Brightness falls off (or increases) as the square of the distance. Mars, 1.8 times the distance of earth, sees the Sun as 1/3.24, or about 30%, the brightness that we do. Venus, about 70% of Earth’s distance, gets just over twice the insolation. And so on.
At what distance would a discernable (to the naked eye) disc dissappear?
The angular resolution of the human eye is normally taken to be about 1 arcminute (1/60th degree). Anything smaller than this appears pointlike. For the Sun to subtend 1 arcminute, we’d have to be about 30 times farther from it than we are now, or about 27,900,000,000 miles, assuming I’ve done all the math right.
Well, I found a cite on the web that you need about 20x magnification for venus to show a visible disk. Taking a long estimate of venus’ distance from earth (twice its orbital radius,) and doing a lot of back-of-the-envelope math, I came up with a figure of 8 arc minutes for that, after magnification, which seems on the large side, so maybe I made a mistake.

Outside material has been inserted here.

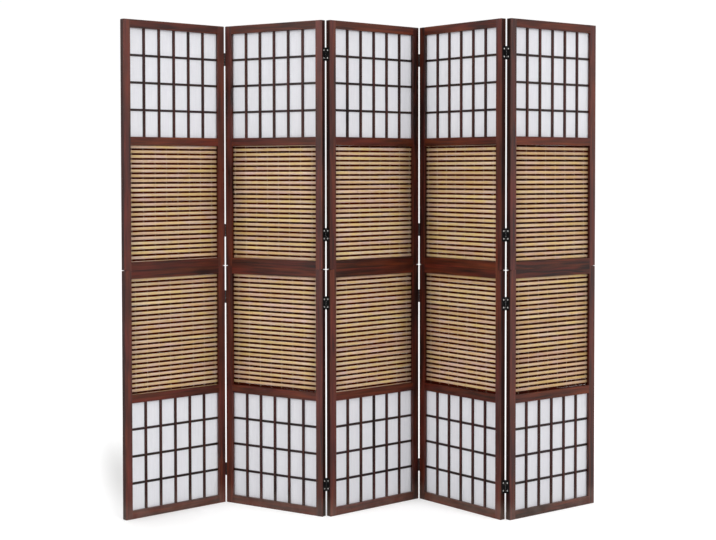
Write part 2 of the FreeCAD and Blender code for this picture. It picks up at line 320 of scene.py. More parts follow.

According to that, you’d be somewhere between the orbit of jupiter and saturn when you can no longer really make out the sun as a disc. YCMV
on preview, QED’s figure of 1 arc minute sounds a lot better, though I think his miles are somewhat off. I get 4.5 billion kilometers as 30 times our distance from the sun, or almost exactly the orbit of Neptune. 
Yeah, I think I typed an extra zero when copying the figure from my calculator. When I knock one off my answer and multiply by 1.6, I get your figure.
I know this may sound like an idiotic question but I’ll ask it anyway…
Have any of the craft that we sent out there (Voyagers, Pioneers, Cassini, Gallileo) ever turned around and snapped a picture of the sun from “out there” so we can see what it would look like from the orbit of a particular planet?
Zev Steinhardt
I’d like to know that answer too, Zev.
Well the Spirit and Opportunity rovers image the sun daily. Here’s a shot from Opportunity of the moon Diemos crossing the face of the sun.
The Cassini raw images thus far contain no pictures of the sun. Likely, pointing a low light planetary camera at the sun would cause bad things to happen.
I don’t recall any voyager pix of the sun however, there is this shot of Earth from 4 billion miles. The home planet is a little more impressive from the orbit of Mars
Just because nobody mentioned this pretty obviuous thing; as the science chap says, the sun becomes a point, being why stars generally look fairly similar from a distance, because from a long enough distance, a really bright light won’t have any discernible width, really.
<insufferable pedant>
Technically, that’s not quite true. The triangle you want to draw has as its vertices the center of the sun, the point of the observer, and the point where the observer’s line of sight is tangent to the surface of the sun. The angular diameter of the sun is then twice the angle at the observer’s vertex. But as long as the distance to the sun is much greater than the Sun’s radius, Polycarp’s method will work fine. (And this holds for any of the planets — even for Mercury, the difference between my method & Polycarp’s is only about 1%.)
</insufferable pedant>
If your distance to the Sun is less than that, you’ve got more pressing matters than a mere math problem to attend to. Like working out how best not to burst into flames. 
This “pale blue dot” photo was part of a montage taking in much of the Solar System that gets close to what zev and Liberal were looking for in the case of Voyager. But the Sun was deliberately obscured from it for being too bright.
Incidentally, this caption to that Voyager montage is relevant to the question:
Another thing to consider - the response of the eye is non-linear, and we have an iris to stop down too much light. So just because the sun is only 1/160 as bright does not mean it will look that way to us.
For example, a brightly lit room like an office might have 200 foot-candles of light. But it seems pretty bright. On the other hand, at noon on a sunny day outside there can be over 10,000 foot-candles of light - 50 times brighter. And the light from a reading lamp is only about 25 foot-candles.
For a wonderful freeware download try Celestia. Honestly, it’s an amazing waste of time.
My favourite is watching Mars swing behind Phobos.
Surely you know that Uranus is where the sun don’t shine… 
Celestia is great. You can also “travel” to other nearby stars and see where our Sun appears against the backdrop of constellations.